The Court’s Analysis
The primary issue before the court was whether equity awards made pursuant to the bank’s stockholderapproved plan were protected by the business judgment rule or subject to the stringent “entire fairness” standard.
First, the court held that, to be protected by the business judgment rule, a stockholder-approved plan does not need to be “self-executing.” That is, stockholders were not required to approve any specific grant types or amounts payable to a director. Rather, the board can exercise its discretion to make grants within the limits of the plan.
Second, the court distinguished between plans “with broad parameters and ‘generic’ limits applicable to all plan beneficiaries, on the one hand,”2 and “a plan that sets ‘specific limits on the compensation of the particular class of beneficiaries in question,’” on the other hand.3 The latter plans, which must have limits on “the magnitude of compensation to be paid to  non-employee directors,” are sufficient to invoke the business judgment rule’s protection.
Third, the court found that the plan had sufficiently specific limits because it capped the aggregate number of awards that could be made to non-employee directors and further provided that the awards could be made in a single year or over the term of the plan. The court explained that “[o]nce the plan sets forth a specific limit on the total amount of options that may be granted under the plan to all directors, whether individually or collectively, it has specified the ‘director-specific ceilings’ ... found to be essential when determining whether stockholders also approved in advance the specific awards that were subsequently made under the plan.” Of note, the court did not require the plan to limit the number of awards on a per-director basis or an annual basis.
Finally, the court dismissed the plaintiffs’ disclosure challenges. In seeking stockholder approval of the plan, the proxy statement disclosed, among other things, (i) the total number of restricted shares that could be awarded; (ii) the total number of stock options that could be awarded; (iii) “the magnitude of the awards Board members could award to themselves”—including a limit for non-employee directors as a class equal to 30% of the authorized shares under the plan; and (iv) that all of the grants to non-employee directors could be made during any calendar year.4 The court also rejected the plaintiffs’ claim that the board had failed to disclose its intent to promptly grant themselves significant equity awards as soon as stockholders approved the plan.

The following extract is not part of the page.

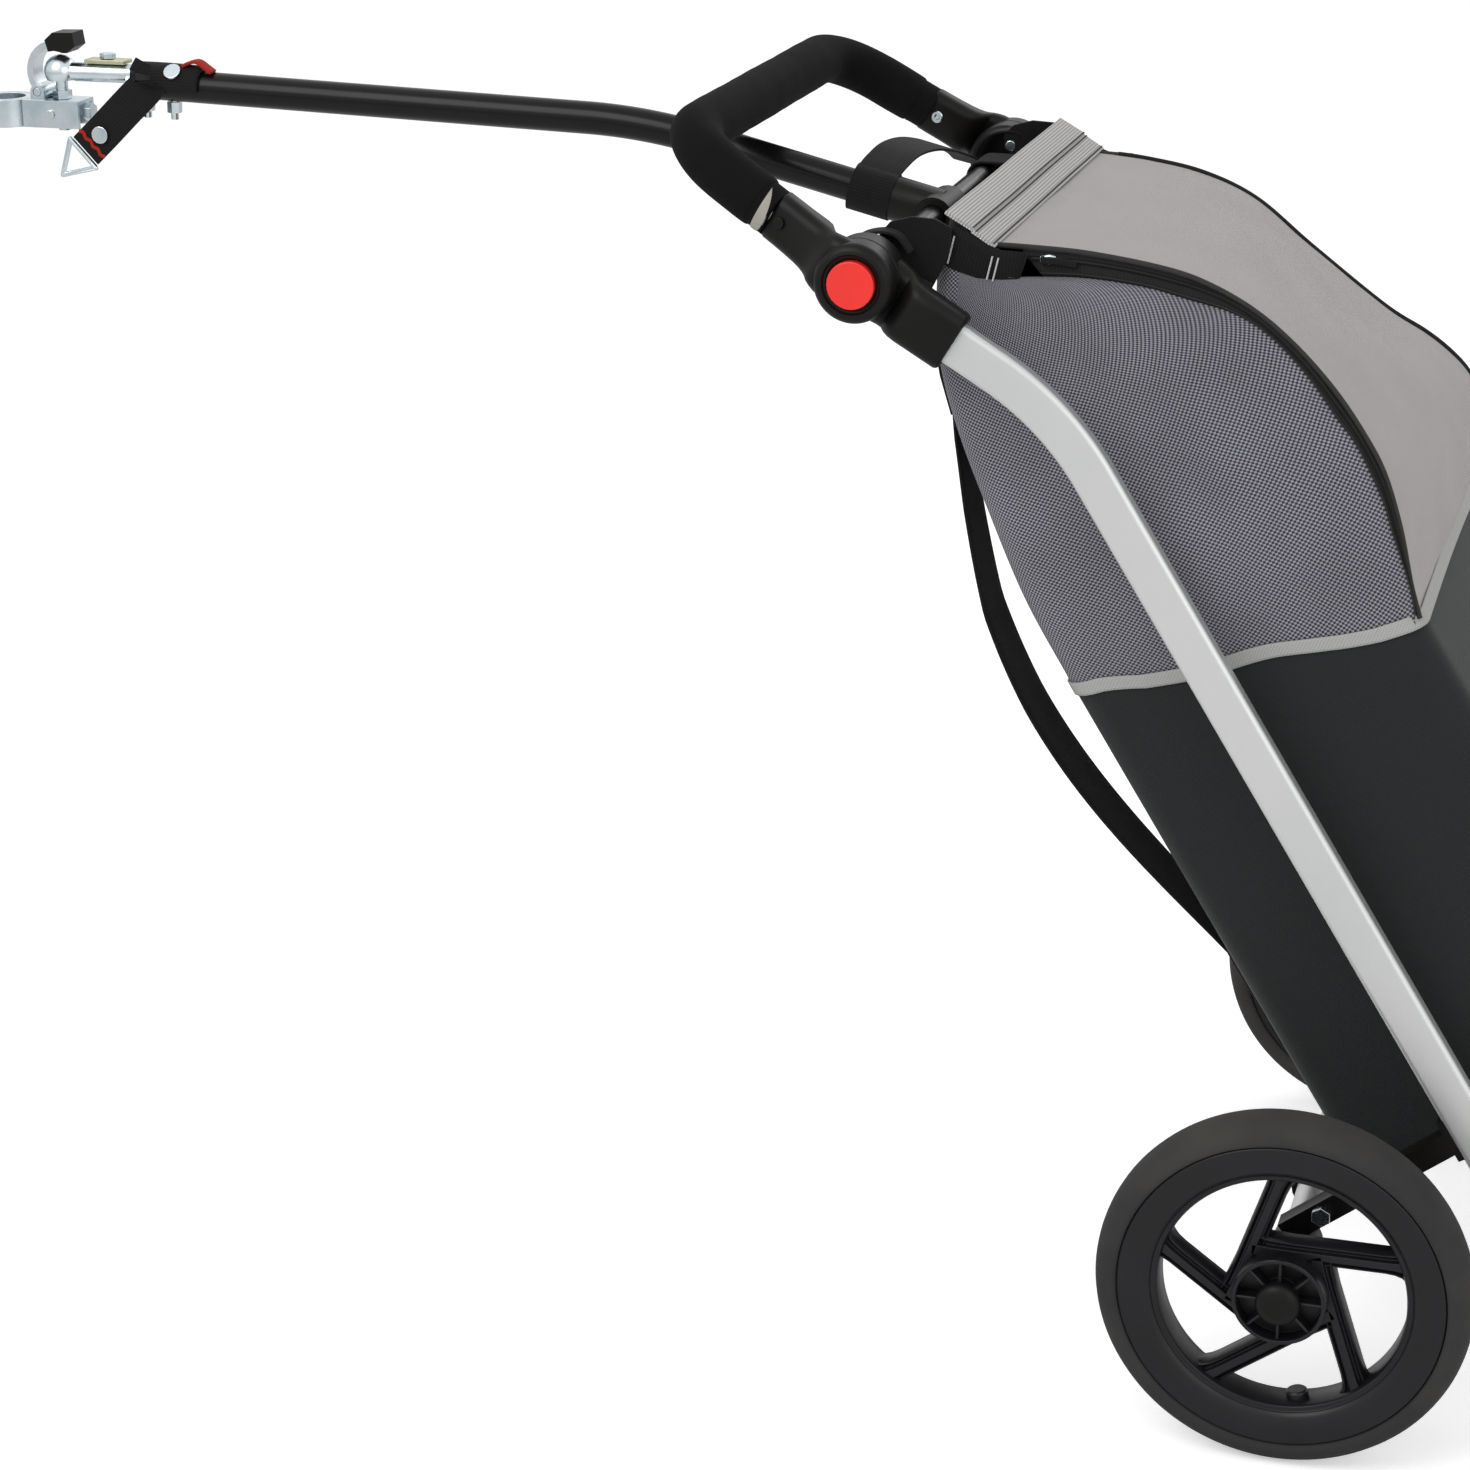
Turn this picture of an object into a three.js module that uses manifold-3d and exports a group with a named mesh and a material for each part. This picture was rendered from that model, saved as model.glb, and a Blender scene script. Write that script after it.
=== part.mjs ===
// A bike shopping trailer: a wheeled shopping frame with a zipped bag, towed by a
// drawbar that hooks onto a ball on the bike's seat post. Millimetres, +Z up,
// +X towards the rear, the left wheel on the -Y side. The origin is the middle of
// the seat post clamp, and the frame leans as it does when it is being towed.
import * as THREE from 'three';
import { mergeVertices } from 'three/addons/utils/BufferGeometryUtils.js';
import Module from 'manifold-3d';

const wasm = await Module();
wasm.setup();

const deg = Math.PI / 180;

// Clearances and overruns
const gap = 0.3;
const play = 0.3;
const cutOver = 6;
const weld = 0.0001;

// Wheels
const wheelRadius = 125;
const track = 552;
const tyreWidth = 40;
const tyreDepth = 21;
const tyreShares = [[0.34, 1], [0.66, 0.94], [0.9, 0.66], [1, 0.24]];
const rimWidth = 34;
const rimWall = 5;
const rimDepth = 22;
const rimLip = 4;
const hubRadius = 31;
const hubNeck = 17;
const hubWall = 3;
const hubCup = 12;
const hubInside = 22;
const hubOutside = 24;
const hubBoss = 12;
const hubRibs = 8;
const hubRibThick = 2;
const spokeCount = 5;
const spokeWide = 15;
const spokeThick = 20;
const spokeStart = 18.8 * deg;
const spokeOffset = 29;
const capRadius = 15;
const capHeight = 8;
const capShares = [[1, 0.5], [0.8, 0.85], [0.4, 1]];
const journalRadius = 6;

// Side tubes and the axle behind them
const tubeSpan = 438;
const tubeWide = 28;
const tubeThick = 14;
const tubeWall = 2;
const tubeSlope = 58.3 * deg;
const tubeTurn = 26.9 * deg;
const tubeBendRadius = 200;
const bendRise = 574;
const hubReach = 152;
const axleSetback = 148;
const axleRadius = 11.5;
const tubeFoot = 109;
const footLength = 40;
const footSole = 16;
const footWall = 3.5;

// Axle brackets and the bar under the bag
const bracketThick = 26;
const bracketRing = 16.5;
const bracketClasp = 30;
const bracketArmThick = 16;
const bracketArmHigh = 16;
const bracketArmRise = 14;
const bracketRise = 28;
const bracketBoltRadius = 4;
const bracketBoltHead = 7;
const bracketBoltHeadHeight = 5;
const deckRadius = 6;
const deckSpan = 240;
const deckReach = 96;
const deckBendRadius = 40;
const deckEyeWall = 4;
const deckEyeLong = 24;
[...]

The court observed that the allegations in the complaint indicated “the awards here were quite large” and the directors “knew that the compensation they were awarding to themselves was well above the level of compensation of directors at other corporations in the Company’s self-identified peer group.” Nevertheless, the court declined to assess the reasonableness of the plan’s limits.
The court concluded that, because the plan had specific limitations on the directors’ compensation and had been approved by fully informed stockholders, the board’s subsequent decision to grant awards to the directors was protected by the business judgment rule, and the complaint was dismissed.
A board’s decision to compensate its directors is an “interested” transaction.5 For several reasons, however, challenges to director compensation are relatively infrequent. In particular:
• director compensation is often within an established range relative to peer companies and, therefore, unlikely to invite scrutiny;
• equity compensation serves an important objective of better aligning the interests of directors and stockholders;
• the amount of director compensation is often immaterial relative to the company, and thus the plaintiffs’ bar usually has limited incentive to bring suit; and
• as evidenced in Investors Bancorp, compensation under stockholder-approved plans will usually be protected by the business judgment.
Nevertheless, stockholders may challenge director compensation, particularly where the awards appear extraordinary. Companies should focus on the limits set forth in their equity compensation plans to ward off stockholder challenges and insulate the board’s decisions. As noted above, stockholder approval of a plan with appropriate limits will invoke the business judgment rule’s protection for subsequent grant decisions within the authority conferred by the plan.6
Investors Bancorp approved of an aggregate cap on awards that could be made to a class of recipients—i.e., non-employee directors. The court did not require an individual cap, nor did it require an annual cap. In fact, the plan expressly permitted all of the allotted non-employee director awards to be made “in any calendar year.” Investors Bancorp can be contrasted with the Court of Chancery’s 2012 decision in Seinfeld v. Slager. 7 The plan at issue in Seinfeld had an individual (i.e., per director) award limit based on the number, rather than the value, of the awards. Because of the stock’s then-trading price, this theoretically would have permitted each director to receive approximately $30 million in awards each year—although no such awards were actually granted. The Seinfeld court found that the plan “lacked sufficient definition” to invoke the business judgment rule’s protection. It explained that under the 3COM decision (on which Investors Bancorp similarly relied):
there must be some meaningful limit imposed by the stockholders on the Board for the plan to be consecrated by 3COM and receive the blessing of the business judgment rule, else the “sufficiently defined terms” language of 3COM is rendered toothless. A stockholder-approved carte blanche to the directors is insufficient. The more definite a plan, the more likely that a board’s compensation decision will be labeled disinterested and qualify for protection under the business judgment rule. If a board is free to use its absolute discretion under even a stockholder-approved plan, with little guidance as to the total pay that can be awarded, a board will ultimately have to show that the transaction is entirely fair.
Investors Bancorp did not cite to Seinfeld. In addition, in a footnote Investors Bancorp specifically rejected “Plaintiffs’ proffered ‘meaningful limits’ test.” The court said such an inquiry “would propel the court into a position where it was second-guessing the informed decision of stockholders.” Investors Bancorp may signal a more deferential judicial approach to these matters. Still, boards of directors should give thoughtful consideration, aided by outside compensation consultants and legal counsel, in crafting equity compensation plans and obtaining stockholder approval to make sure they can withstand a stockholder lawsuit.